Akhyar Zein | Selasa, 22/02/2022 09:08 WIB
57 Tahun Pembunuhan Malcolm X, Pengaruhnya Masih Bergema Malcom X (foto: rudolfdethu.com)

JAKARTA - Malcolm X berbicara kepada komunitas kulit hitam di AS selama gerakan hak-hak sipil tahun 1960-an dengan cara yang menghubungkan mereka dengan sesama Afrika-Amerika yang telah lama menderita ketidakadilan.

“Kita semua berada di kapal yang sama dan kita semua akan mendapatkan hal yang sama dari orang yang sama. Kebetulan dia orang kulit putih,” katanya dalam pidato pada 3 April 1964.

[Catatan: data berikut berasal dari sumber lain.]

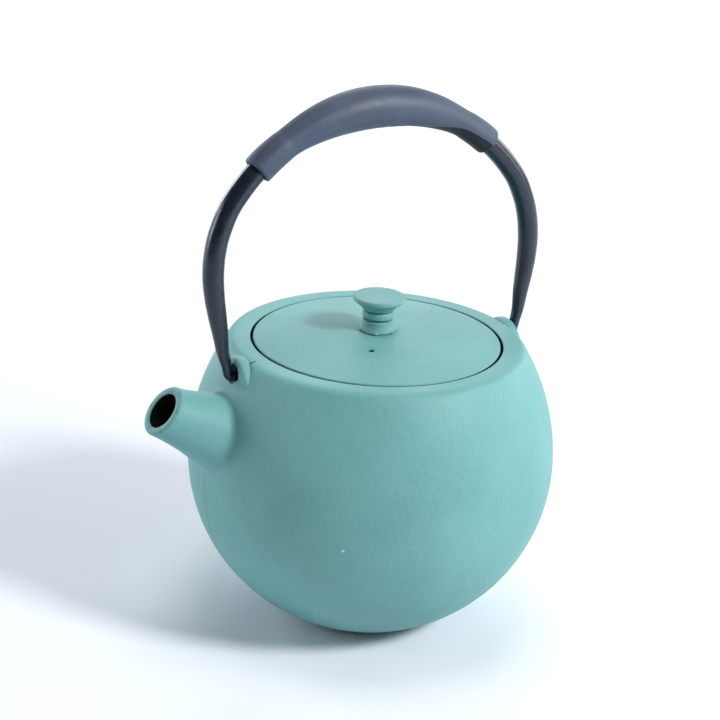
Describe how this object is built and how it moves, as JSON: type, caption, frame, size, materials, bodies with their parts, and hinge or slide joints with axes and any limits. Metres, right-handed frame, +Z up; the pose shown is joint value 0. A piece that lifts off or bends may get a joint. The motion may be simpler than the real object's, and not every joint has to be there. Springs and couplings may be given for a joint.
{
  "type": "teapot",
  "caption": "Round cast-iron teapot with a short spout, drop-in lid with a turning knob, swinging bail handle with a grip sleeve, and a lift-out infuser.",
  "frame": {"origin": "centre of the flat base, on the surface the pot stands on", "axes": "+Z up; the spout points to -X; the bail's pivot axis runs along X and the bail leans 4.35 degrees towards +Y at rest"},
  "size_m": [0.168, 0.145, 0.2124],
  "materials": {
    "green_cast_iron": "matt grey-green coating on fine-grained casting",
    "black_painted_steel": "semi-gloss black",
    "slate_rubber": "matt",
    "stainless_sheet": "fine brushed",
    "plain_pin_steel": "plain turned"
  },
  "bodies": {
    "pot": {"pot_body": "green_cast_iron"},
    "lid_group": {"lid": "green_cast_iron", "knob_seat": "green_cast_iron", "knob_washer": "plain_pin_steel"},
    "knob": {"knob_cap": "green_cast_iron", "knob_pin": "plain_pin_steel", "knob_collar": "green_cast_iron"},
    "bail": {"bail_rod": "black_painted_steel", "grip_sleeve": "slate_rubber"},
    "infuser": {"infuser_rim": "stainless_sheet", "infuser_wall": "stainless_sheet", "infuser_base": "stainless_sheet"}
  },
  "joints": [
    {"name": "bail_swing", "type": "hinge", "parent": "pot", "child": "bail", "pos_m": [0, 0, 0.1071], "axis": [1, 0, 0], "range_deg": [-90, 98.7]},
    {"name": "lid_lift", "type": "slide", "parent": "pot", "child": "lid_group", "axis": [0, 0, 1], "range_m": [0, 0.06]},
    {"name": "infuser_lift", "type": "slide", "parent": "pot", "child": "infuser", "axis": [0, 0, 1], "range_m": [0, 0.044]},
    {"name": "knob_spin", "type": "hinge", "parent": "lid_group", "child": "knob", "pos_m": [0, 0, 0.1263], "axis": [0, 0, 1], "continuous": true}
  ],
  "couplings": [
    {"joint": "infuser_lift", "follows": "lid_lift", "ratio": 0.73}
  ]
}
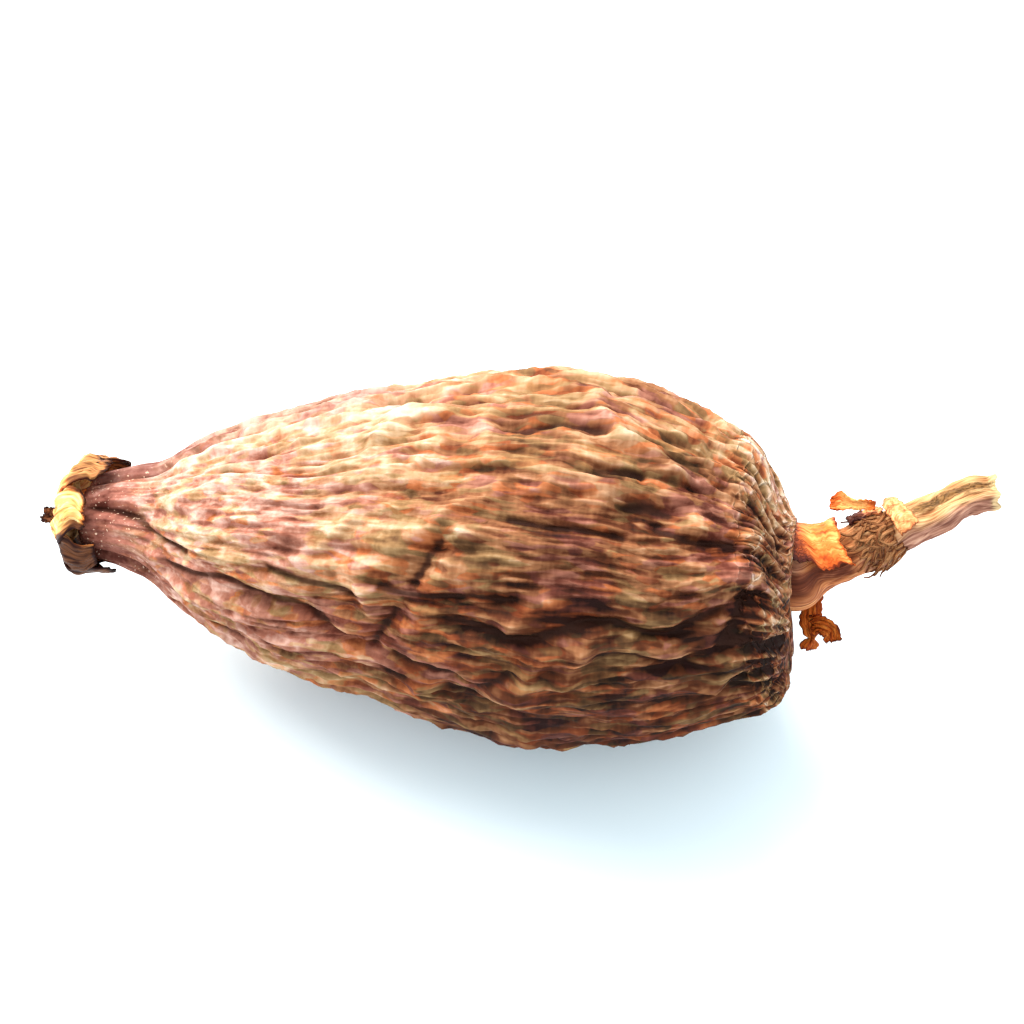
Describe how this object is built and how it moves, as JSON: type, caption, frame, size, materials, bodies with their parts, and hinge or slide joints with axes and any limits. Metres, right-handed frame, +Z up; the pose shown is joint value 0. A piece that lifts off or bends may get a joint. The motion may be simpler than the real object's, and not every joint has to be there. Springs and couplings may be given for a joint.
{
  "type": "dried alligator pepper pod",
  "caption": "Flask-shaped dried spice pod lying on its side, with a wrinkled skin, papery calyx remains on its neck and a broken stalk with torn bracts.",
  "frame": {"origin": "on the surface that the pod rests on, under the middle of the whole object's box", "axes": "+X along the pod from the neck with the calyx to the broad end with the stalk, +Z up from the surface, -Y towards the side that the picture shows"},
  "size_m": [0.0892, 0.0358, 0.0353],
  "materials": {
    "pod_skin": "dry wrinkled fruit skin, mottled brown, matt with a faint sheen on the ridges",
    "calyx_paper": "thin dry papery tissue, straw yellow, satin",
    "stalk": "dry fibrous stem, matt",
    "bract": "thin dry papery scale, orange brown, satin",
    "flap": "thin dry papery scale, pale tan, satin"
  },
  "bodies": {
    "root": {"pod": "pod_skin", "calyx": "calyx_paper", "stalk": "stalk", "sheathing_bract": "bract", "curled_bract": "bract", "hanging_bract": "bract", "node_flap": "flap"}
  },
  "joints": []
}
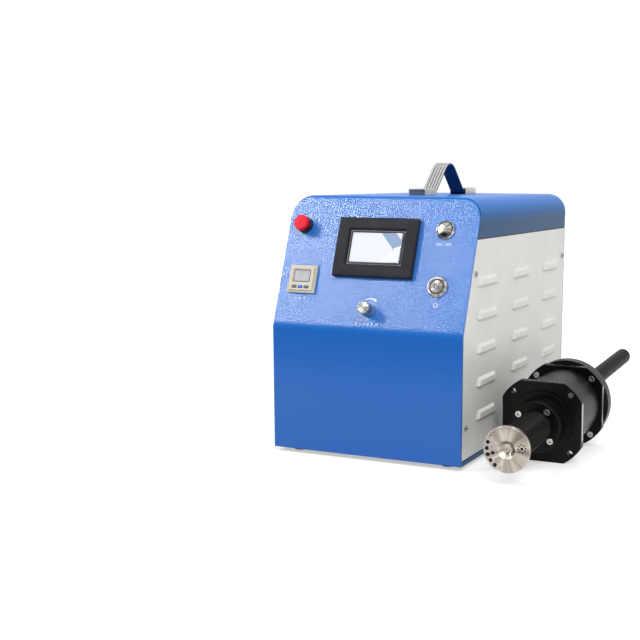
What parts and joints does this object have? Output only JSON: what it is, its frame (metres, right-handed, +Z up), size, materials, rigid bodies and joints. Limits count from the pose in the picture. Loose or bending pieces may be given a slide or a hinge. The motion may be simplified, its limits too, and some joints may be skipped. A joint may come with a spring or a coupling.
{
  "type": "plasma cleaner",
  "caption": "Atmospheric plasma generator with a slanted control front, strap handle and louvred sides, and its rotary plasma gun.",
  "frame": {"origin": "middle of the set's footprint, on the surface it stands on", "axes": "+Z up, +Y from the front panel to the rear, +X to the viewer's right as seen from the front"},
  "size_m": [0.3726, 0.5054, 0.3527],
  "materials": {
    "blue_front": "fine orange-peel powder coat",
    "blue_cover": "smooth satin paint",
    "white_paint": "satin off-white paint",
    "black_rubber": "moulded rubber",
    "zinc_steel": "zinc-plated steel",
    "grey_rubber": "ribbed vinyl strap",
    "chrome": "polished plate",
    "charcoal_plastic": "fine-textured moulding",
    "screen_glass": "switched-off display under its film",
    "beige_plastic": "moulded plastic",
    "meter_lcd": "blank display",
    "grey_key": "silicone key",
    "blue_key": "silicone key",
    "brushed_steel": "turned steel",
    "black_plastic": "moulded plastic",
    "red_plastic": "glossy push head",
    "aluminium": "turned and fluted",
    "brass": "turned brass",
    "board_green": "circuit board",
    "ferrite": "sintered ferrite and laminations",
    "copper": "enamelled wire",
    "ceramic": "alumina",
    "black_anodised": "black anodised, machined",
    "gun_body_paint": "dark satin anodised",
    "tube_black": "black sleeve",
    "stainless": "faced stainless steel"
  },
  "bodies": {
    "generator": {"front_panel": "blue_front", "top_cover": "blue_cover", "side_panel_right": "white_paint", "side_panel_left": "white_paint", "seam_gaskets": "black_rubber", "base_tray": "blue_cover", "feet": "black_rubber", "corner_brackets": "zinc_steel", "rear_panel": "white_paint", "handle_strap": "grey_rubber", "handle_caps": "chrome", "screen_frame": "charcoal_plastic", "screen_glass": "screen_glass", "screen_housing": "charcoal_plastic", "meter_bezel": "beige_plastic", "meter_display": "meter_lcd", "meter_body": "beige_plastic", "run_button_bezel": "chrome", "power_button_bezel": "brushed_steel", "stop_button_base": "black_plastic", "potentiometer": "zinc_steel", "fan_frame": "black_plastic", "fan_guard": "chrome", "mains_inlet": "black_plastic", "gas_inlet": "brass", "gun_socket": "aluminium", "power_module": "zinc_steel", "control_board": "board_green", "transformer_core": "ferrite", "transformer_coils": "copper", "gas_valve": "brass", "housing_screws": "zinc_steel", "panel_nuts": "zinc_steel", "button_contacts": "black_plastic", "contact_pins": "brass"},
    "gun": {"gun_front_plate": "black_anodised", "gun_rear_plate": "black_anodised", "gun_body_tube": "gun_body_paint", "gun_rear_cap": "gun_body_paint", "gun_boss": "black_anodised", "gun_bolts": "chrome", "gun_bearings": "brushed_steel", "gun_motor_stator": "ferrite", "gun_rear_tube": "tube_black", "electrode_holder": "ceramic", "electrode": "copper"},
    "nozzle": {"gun_spindle": "brushed_steel", "gun_motor_rotor": "ferrite", "nozzle_tube": "black_anodised", "nozzle_collar": "black_anodised", "nozzle_disc": "stainless"},
    "run_button": {"run_button_cap": "chrome"},
    "power_button": {"power_button_cap": "brushed_steel"},
    "stop_button": {"stop_button_head": "red_plastic"},
    "knob": {"power_knob": "aluminium", "potentiometer_shaft": "brushed_steel"},
    "key_left": {"meter_key_left": "grey_key"},
    "key_middle": {"meter_key_middle": "blue_key"},
    "key_right": {"meter_key_right": "grey_key"},
    "fan": {"fan_rotor": "black_plastic"}
  },
  "joints": [
    {"name": "gun_lift", "type": "slide", "parent": "generator", "child": "gun", "axis": [0, 0, 1], "range_m": [0, 0.25]},
    {"name": "nozzle_spin", "type": "hinge", "parent": "gun", "child": "nozzle", "pos_m": [0.1323, -0.125, 0.04869], "axis": [0, -0.9988, -0.0499], "continuous": true},
    {"name": "run_press", "type": "slide", "parent": "generator", "child": "run_button", "axis": [0, 0.9367, -0.3502], "range_m": [0, 0.002], "stiffness_N_per_m": 600},
    {"name": "power_press", "type": "slide", "parent": "generator", "child": "power_button", "axis": [0, 0.9367, -0.3502], "range_m": [0, 0.002], "stiffness_N_per_m": 600},
    {"name": "stop_press", "type": "slide", "parent": "generator", "child": "stop_button", "axis": [0, 0.9367, -0.3502], "range_m": [0, 0.003], "stiffness_N_per_m": 700},
    {"name": "key_left_press", "type": "slide", "parent": "generator", "child": "key_left", "axis": [0, 0.9367, -0.3502], "range_m": [0, 0.0005], "stiffness_N_per_m": 400},
    {"name": "key_middle_press", "type": "slide", "parent": "generator", "child": "key_middle", "axis": [0, 0.9367, -0.3502], "range_m": [0, 0.0005], "stiffness_N_per_m": 400},
    {"name": "key_right_press", "type": "slide", "parent": "generator", "child": "key_right", "axis": [0, 0.9367, -0.3502], "range_m": [0, 0.0005], "stiffness_N_per_m": 400},
    {"name": "knob_turn", "type": "hinge", "parent": "generator", "child": "knob", "pos_m": [-0.0577, -0.20225, 0.17962], "axis": [0, -0.9367, 0.3502], "range_deg": [-150, 150]},
    {"name": "fan_spin", "type": "hinge", "parent": "generator", "child": "fan", "pos_m": [-0.1117, 0.184, 0.1952], "axis": [0, 1, 0], "continuous": true}
  ]
}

“Kita semua telah menderita di sini, di negara ini, penindasan politik di tangan orang kulit putih, eksploitasi ekonomi di tangan orang kulit putih, dan degradasi sosial di tangan orang kulit putih.”

Malik el-Shabazz, yang mengadopsi nama Malcolm X untuk melambangkan nama belakang leluhur Afrikanya yang tidak diketahui, mengkhotbahkan pemberdayaan kulit hitam pada saat dalam sejarah Amerika ketika masyarakat didominasi oleh orang kulit putih.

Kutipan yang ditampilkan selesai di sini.